Siempre me han fascinado los hombres
orquesta. Una vez, en Santa Marta, le pagué tres veces a uno para que siguiera
tocando. Puede que tengan algo de arlequín o de atracción de circo, pero al
tiempo son una muestra sorprende de virtuosismo en la música.

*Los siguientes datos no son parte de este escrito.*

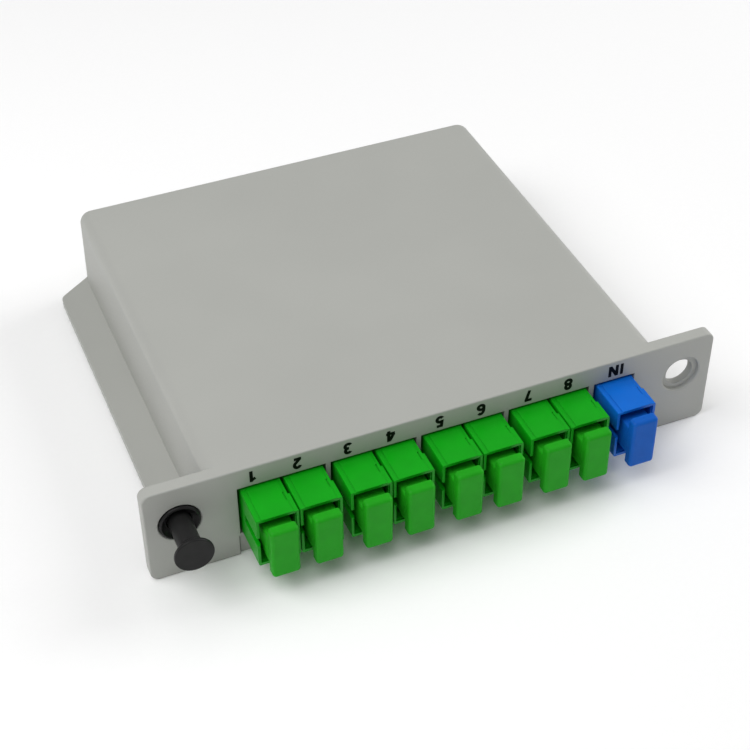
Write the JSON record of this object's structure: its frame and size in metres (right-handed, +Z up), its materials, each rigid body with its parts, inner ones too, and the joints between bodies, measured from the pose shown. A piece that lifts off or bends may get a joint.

Ahora los hombres orquesta usan
loop station y efectos de sonido. Eso no les quita creatividad. Y cuando miro a
mi entorno, aquí en Medellín, el hombre orquesta que más me gusta tiene nombre
de molusco en tierra: Pulpomán.
Su mérito no está en hacer el ritmo
con la caja de la guitarra, doblar voces o sumar efectos. Ni siquiera está en
tocar tan bien las canciones de Radiohead. El mérito de Pulpomán está en la
consistencia. Agua, arena, noche, fuego, oscuridad. Creo que no hay otro
cantante en Medellín que se haya tomado tan a pecho ciertos referentes y los
haya hecho parte de su obra. Las canciones de este pulpo, aunque distintas,
navegan en el mismo mar, y es capaz de tocarlas solo sin que pierdan su oleaje.
No es usual, y es tremendo. Lo sentí
una vez con Goes, capitán de los espectáculos en solitario, y lo siento ahora
con este músico anfibio. Con la diferencia de que Pulpomán lo cuida todo: su
imagen con tentáculos en la cabeza, su sonido híbrido entre lo electrónico y lo
acústico, sus letras de piratas, y hasta su misma literatura, que de alguna
forma ronda sobre toda esta obsesión.
Creo que una de sus canciones lo
resume claro: “Solo puedo bailar tan bien”.